• [TASK TO COMPLETE]:
Among the records that follow, set down only the lines from the one containing "Recreate this object" to the one containing "POST_ROW_SPACING = 0.3728", both included, exactly.

• [RECORDS SHOWN]:
#####

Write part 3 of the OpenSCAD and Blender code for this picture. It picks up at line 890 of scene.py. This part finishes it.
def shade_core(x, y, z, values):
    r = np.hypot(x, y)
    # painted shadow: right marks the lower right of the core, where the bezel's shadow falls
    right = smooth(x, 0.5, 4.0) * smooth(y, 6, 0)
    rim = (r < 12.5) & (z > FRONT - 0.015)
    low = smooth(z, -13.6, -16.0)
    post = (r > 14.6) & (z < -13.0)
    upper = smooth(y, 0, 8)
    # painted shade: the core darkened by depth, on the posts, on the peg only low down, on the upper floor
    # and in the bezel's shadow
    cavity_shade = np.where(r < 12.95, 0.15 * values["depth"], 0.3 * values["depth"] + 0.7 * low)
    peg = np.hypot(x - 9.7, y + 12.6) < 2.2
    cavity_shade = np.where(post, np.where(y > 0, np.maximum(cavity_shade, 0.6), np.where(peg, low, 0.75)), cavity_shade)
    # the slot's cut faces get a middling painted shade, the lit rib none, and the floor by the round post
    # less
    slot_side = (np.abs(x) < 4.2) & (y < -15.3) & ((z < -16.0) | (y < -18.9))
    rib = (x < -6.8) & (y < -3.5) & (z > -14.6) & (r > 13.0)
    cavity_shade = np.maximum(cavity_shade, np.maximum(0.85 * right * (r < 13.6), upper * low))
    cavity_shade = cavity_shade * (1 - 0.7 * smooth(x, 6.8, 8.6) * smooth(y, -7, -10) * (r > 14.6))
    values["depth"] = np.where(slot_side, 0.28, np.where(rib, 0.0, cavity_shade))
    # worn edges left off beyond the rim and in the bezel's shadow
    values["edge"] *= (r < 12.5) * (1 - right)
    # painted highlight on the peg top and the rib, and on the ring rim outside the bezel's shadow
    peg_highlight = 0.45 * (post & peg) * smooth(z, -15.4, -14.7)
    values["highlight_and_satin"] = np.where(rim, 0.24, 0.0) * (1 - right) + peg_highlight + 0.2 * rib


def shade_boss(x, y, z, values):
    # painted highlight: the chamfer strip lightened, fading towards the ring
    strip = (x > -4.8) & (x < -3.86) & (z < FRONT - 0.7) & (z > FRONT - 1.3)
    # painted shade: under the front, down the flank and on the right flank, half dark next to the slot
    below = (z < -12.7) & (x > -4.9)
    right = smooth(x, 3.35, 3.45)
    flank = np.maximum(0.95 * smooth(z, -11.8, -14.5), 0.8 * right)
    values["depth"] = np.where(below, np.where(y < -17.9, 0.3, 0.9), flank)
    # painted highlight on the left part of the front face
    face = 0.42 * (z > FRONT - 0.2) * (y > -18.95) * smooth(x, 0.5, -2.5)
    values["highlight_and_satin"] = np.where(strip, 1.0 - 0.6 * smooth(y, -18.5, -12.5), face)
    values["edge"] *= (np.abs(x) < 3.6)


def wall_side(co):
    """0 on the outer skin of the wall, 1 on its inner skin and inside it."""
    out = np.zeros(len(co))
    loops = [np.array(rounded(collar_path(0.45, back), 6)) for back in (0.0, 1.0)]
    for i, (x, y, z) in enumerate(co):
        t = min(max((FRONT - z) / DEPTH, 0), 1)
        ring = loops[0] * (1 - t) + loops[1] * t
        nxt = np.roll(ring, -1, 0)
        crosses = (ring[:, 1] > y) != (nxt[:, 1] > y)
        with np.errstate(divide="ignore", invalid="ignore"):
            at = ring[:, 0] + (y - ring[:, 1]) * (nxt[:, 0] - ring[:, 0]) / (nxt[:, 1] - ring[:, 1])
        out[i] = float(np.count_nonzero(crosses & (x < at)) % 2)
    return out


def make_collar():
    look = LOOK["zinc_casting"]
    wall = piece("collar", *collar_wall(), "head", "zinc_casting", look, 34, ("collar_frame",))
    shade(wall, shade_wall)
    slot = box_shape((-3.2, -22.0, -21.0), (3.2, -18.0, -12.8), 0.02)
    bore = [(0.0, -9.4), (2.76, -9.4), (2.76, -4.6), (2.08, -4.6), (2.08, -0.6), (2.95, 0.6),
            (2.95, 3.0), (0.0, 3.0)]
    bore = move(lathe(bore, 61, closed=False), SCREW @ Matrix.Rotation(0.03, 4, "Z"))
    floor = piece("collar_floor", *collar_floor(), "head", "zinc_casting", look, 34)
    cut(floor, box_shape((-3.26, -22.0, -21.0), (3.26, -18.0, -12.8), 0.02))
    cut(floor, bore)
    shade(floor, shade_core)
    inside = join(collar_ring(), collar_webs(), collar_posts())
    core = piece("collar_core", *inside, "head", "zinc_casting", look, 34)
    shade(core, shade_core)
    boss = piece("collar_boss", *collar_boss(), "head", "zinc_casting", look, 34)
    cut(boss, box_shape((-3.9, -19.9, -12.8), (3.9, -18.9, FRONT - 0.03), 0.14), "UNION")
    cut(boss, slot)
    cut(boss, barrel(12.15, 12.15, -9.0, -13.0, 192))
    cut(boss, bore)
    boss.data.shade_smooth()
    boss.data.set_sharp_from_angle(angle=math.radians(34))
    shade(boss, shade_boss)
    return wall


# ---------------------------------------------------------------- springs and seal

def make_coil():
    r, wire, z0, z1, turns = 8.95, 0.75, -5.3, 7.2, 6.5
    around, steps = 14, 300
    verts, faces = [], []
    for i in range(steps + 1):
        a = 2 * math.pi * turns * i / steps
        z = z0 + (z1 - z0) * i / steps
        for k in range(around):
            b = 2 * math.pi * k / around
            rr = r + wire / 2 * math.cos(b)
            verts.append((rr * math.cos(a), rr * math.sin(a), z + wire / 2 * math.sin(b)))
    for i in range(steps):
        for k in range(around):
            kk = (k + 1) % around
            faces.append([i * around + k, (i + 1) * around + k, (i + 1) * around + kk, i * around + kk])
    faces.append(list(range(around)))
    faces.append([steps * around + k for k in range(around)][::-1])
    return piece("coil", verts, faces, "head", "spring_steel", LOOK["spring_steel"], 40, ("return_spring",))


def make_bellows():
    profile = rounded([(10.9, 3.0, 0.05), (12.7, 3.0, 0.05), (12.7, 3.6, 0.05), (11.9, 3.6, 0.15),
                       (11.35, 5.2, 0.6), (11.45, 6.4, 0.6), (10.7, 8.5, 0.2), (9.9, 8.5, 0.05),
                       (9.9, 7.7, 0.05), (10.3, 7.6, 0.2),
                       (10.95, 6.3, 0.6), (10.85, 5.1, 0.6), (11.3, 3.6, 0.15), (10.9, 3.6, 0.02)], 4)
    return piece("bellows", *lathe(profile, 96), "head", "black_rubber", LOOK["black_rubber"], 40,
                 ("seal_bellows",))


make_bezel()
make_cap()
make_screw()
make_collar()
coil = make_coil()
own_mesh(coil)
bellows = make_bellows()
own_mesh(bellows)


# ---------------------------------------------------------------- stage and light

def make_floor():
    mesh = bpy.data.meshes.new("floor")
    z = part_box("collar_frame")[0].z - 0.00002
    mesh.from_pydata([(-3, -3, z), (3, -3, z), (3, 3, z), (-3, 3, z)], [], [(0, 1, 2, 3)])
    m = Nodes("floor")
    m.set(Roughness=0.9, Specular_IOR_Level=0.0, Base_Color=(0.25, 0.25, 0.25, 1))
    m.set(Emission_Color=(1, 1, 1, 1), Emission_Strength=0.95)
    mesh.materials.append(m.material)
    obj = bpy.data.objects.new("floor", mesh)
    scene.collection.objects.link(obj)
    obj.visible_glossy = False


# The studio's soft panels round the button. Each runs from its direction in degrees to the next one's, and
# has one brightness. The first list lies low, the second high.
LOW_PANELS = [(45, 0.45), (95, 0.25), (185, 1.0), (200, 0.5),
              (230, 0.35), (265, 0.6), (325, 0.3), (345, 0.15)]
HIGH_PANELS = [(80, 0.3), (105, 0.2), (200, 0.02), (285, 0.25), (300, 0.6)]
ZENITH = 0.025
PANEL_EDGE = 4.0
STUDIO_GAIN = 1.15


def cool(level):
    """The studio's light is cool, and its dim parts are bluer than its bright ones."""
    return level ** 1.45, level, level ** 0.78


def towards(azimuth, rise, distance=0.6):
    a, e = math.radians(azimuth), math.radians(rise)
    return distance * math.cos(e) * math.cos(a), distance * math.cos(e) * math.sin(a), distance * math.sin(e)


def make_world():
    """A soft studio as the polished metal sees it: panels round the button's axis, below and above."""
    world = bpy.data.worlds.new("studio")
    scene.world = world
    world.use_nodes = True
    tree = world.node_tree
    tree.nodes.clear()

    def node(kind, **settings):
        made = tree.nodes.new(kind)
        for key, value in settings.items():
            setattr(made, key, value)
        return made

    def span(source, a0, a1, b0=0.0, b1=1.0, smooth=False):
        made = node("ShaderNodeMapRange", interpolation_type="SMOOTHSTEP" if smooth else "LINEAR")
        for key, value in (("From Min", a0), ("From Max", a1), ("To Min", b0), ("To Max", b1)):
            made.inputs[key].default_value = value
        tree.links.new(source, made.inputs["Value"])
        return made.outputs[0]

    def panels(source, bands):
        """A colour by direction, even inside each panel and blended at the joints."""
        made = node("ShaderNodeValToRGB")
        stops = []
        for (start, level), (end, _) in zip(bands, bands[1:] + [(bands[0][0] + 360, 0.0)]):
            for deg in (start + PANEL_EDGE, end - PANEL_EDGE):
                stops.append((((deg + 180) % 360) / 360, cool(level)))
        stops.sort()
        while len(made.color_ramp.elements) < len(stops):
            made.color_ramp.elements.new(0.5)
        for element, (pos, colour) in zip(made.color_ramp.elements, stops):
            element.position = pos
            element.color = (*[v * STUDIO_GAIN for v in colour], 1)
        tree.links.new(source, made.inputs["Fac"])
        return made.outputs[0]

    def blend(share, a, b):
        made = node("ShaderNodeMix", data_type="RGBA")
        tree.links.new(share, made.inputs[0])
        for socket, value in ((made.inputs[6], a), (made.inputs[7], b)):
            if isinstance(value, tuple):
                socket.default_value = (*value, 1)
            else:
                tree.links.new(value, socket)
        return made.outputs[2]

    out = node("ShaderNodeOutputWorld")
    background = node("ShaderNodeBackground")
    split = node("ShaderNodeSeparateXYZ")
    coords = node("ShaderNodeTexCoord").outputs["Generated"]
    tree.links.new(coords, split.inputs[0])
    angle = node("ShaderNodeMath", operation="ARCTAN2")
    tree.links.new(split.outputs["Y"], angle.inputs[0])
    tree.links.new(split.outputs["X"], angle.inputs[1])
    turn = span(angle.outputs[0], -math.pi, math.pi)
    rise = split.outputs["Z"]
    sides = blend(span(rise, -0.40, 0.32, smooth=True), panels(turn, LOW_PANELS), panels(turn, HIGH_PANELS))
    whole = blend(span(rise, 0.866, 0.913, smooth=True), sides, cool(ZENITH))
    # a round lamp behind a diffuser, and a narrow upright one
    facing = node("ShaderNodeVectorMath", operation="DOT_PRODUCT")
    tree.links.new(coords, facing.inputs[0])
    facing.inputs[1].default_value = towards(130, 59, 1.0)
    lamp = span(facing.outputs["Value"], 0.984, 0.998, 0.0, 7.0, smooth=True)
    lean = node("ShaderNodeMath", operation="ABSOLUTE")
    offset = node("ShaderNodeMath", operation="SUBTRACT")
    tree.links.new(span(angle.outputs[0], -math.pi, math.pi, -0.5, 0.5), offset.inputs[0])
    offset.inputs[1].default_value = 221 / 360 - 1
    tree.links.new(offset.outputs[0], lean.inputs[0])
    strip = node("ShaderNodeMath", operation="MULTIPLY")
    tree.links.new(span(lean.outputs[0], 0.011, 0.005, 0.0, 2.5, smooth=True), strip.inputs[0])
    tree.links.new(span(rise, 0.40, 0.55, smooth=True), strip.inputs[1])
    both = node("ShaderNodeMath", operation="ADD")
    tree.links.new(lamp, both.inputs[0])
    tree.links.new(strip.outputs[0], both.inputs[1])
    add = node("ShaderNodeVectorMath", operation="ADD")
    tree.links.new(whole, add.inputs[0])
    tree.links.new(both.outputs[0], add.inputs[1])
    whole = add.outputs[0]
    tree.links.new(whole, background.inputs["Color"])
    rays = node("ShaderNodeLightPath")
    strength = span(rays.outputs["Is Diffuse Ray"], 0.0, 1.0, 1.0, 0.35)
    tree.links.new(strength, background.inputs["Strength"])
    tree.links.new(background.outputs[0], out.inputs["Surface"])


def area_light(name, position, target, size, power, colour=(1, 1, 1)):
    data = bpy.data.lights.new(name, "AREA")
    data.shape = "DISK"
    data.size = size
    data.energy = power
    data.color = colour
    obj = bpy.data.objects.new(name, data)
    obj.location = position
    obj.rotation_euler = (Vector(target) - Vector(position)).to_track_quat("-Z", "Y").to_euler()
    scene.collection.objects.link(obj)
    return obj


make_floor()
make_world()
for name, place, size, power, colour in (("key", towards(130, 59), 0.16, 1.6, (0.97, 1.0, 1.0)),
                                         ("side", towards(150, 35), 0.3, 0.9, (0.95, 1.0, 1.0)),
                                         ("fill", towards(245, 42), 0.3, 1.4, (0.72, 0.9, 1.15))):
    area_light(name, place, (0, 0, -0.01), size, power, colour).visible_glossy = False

#####

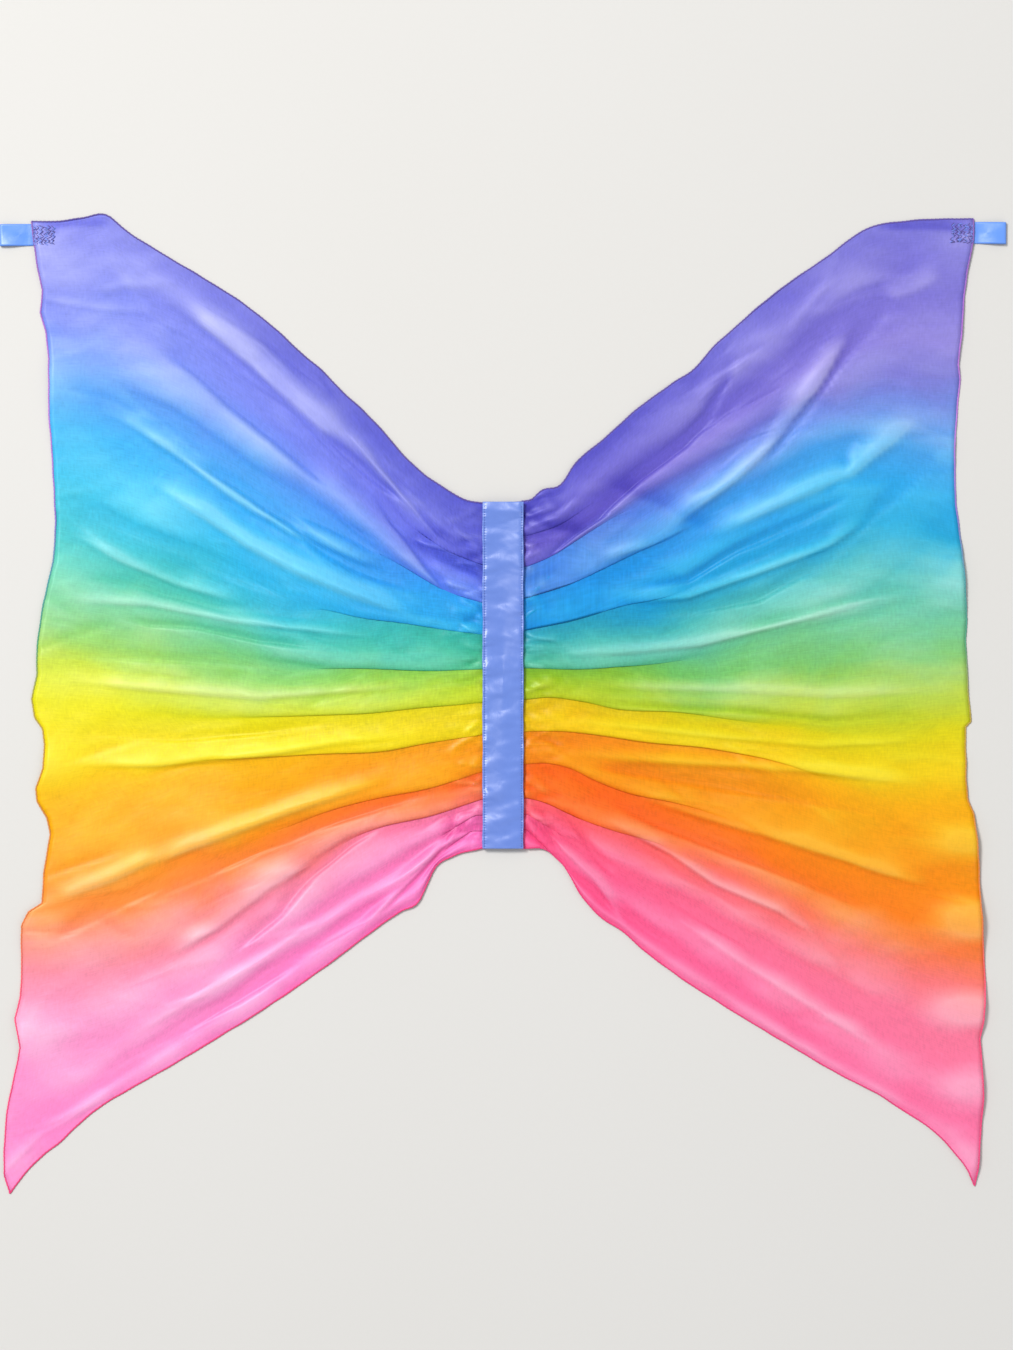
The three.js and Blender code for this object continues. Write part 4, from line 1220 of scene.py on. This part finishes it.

#####

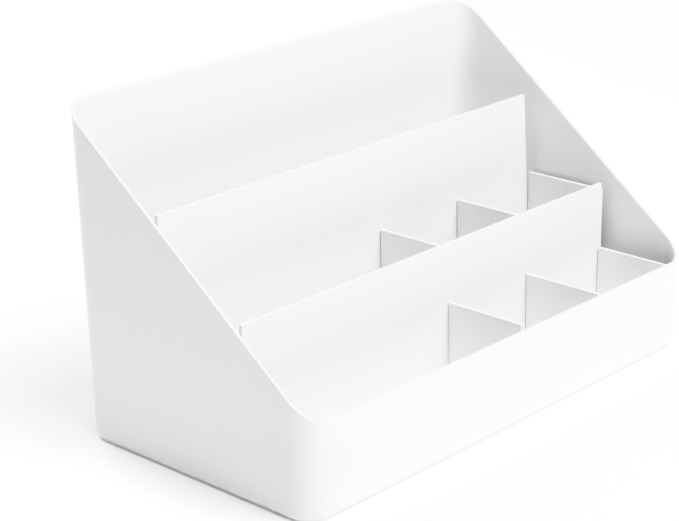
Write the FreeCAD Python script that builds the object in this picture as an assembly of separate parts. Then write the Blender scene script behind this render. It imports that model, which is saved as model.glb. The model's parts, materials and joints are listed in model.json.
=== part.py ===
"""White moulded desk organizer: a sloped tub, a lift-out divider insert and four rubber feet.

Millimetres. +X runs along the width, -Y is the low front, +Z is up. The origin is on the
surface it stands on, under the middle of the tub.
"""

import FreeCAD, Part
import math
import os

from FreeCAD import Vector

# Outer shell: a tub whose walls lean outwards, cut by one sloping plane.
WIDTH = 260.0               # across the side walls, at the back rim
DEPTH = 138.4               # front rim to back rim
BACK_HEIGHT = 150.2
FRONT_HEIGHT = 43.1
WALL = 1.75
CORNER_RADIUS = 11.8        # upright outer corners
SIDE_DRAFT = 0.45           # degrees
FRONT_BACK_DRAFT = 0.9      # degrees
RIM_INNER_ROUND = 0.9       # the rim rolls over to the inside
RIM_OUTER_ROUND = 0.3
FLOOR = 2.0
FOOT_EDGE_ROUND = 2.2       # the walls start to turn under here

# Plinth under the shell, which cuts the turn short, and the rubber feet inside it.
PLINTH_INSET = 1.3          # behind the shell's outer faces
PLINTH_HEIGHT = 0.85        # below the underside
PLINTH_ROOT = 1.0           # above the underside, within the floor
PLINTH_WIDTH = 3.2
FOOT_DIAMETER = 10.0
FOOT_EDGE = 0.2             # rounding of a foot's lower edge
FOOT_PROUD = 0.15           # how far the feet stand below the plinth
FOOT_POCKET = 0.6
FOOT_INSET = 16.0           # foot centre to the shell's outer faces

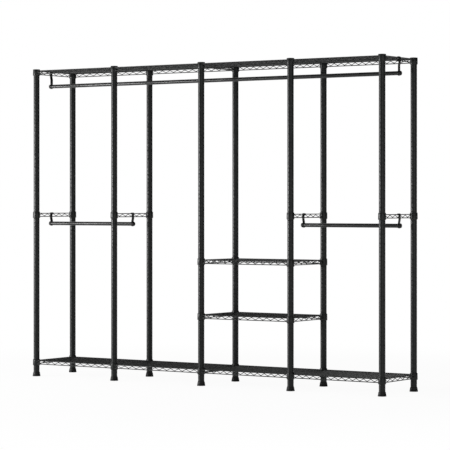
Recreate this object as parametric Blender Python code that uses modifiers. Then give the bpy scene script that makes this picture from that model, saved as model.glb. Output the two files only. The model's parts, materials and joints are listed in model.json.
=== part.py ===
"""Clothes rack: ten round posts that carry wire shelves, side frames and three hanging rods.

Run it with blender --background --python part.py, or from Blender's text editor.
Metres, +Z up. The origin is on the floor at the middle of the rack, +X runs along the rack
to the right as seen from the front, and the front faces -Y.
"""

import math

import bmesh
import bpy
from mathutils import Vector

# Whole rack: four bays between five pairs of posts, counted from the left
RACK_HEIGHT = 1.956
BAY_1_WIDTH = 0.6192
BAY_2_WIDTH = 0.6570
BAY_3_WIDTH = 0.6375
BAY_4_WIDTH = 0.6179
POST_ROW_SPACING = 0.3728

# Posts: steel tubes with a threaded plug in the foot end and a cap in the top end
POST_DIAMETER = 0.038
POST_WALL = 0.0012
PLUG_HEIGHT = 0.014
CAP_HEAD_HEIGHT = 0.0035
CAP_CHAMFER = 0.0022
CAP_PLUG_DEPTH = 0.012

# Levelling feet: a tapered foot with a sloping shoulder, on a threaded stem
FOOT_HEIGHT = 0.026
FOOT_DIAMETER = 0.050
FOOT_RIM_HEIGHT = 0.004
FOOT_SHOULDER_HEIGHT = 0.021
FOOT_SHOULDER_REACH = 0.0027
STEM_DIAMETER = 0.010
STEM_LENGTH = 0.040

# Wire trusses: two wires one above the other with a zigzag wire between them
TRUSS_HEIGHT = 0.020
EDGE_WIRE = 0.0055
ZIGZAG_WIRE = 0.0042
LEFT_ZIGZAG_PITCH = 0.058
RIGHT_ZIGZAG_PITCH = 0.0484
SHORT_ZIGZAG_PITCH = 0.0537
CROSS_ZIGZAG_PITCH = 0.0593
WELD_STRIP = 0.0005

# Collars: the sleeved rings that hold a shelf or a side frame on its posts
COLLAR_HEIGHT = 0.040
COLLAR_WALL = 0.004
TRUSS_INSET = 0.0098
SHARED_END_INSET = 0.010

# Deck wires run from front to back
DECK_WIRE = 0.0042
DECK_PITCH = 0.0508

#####

• [CORRECT OUTPUT]:
Recreate this object as parametric Blender Python code that uses modifiers. Then give the bpy scene script that makes this picture from that model, saved as model.glb. Output the two files only. The model's parts, materials and joints are listed in model.json.
=== part.py ===
"""Clothes rack: ten round posts that carry wire shelves, side frames and three hanging rods.

Run it with blender --background --python part.py, or from Blender's text editor.
Metres, +Z up. The origin is on the floor at the middle of the rack, +X runs along the rack
to the right as seen from the front, and the front faces -Y.
"""

import math

import bmesh
import bpy
from mathutils import Vector

# Whole rack: four bays between five pairs of posts, counted from the left
RACK_HEIGHT = 1.956
BAY_1_WIDTH = 0.6192
BAY_2_WIDTH = 0.6570
BAY_3_WIDTH = 0.6375
BAY_4_WIDTH = 0.6179
POST_ROW_SPACING = 0.3728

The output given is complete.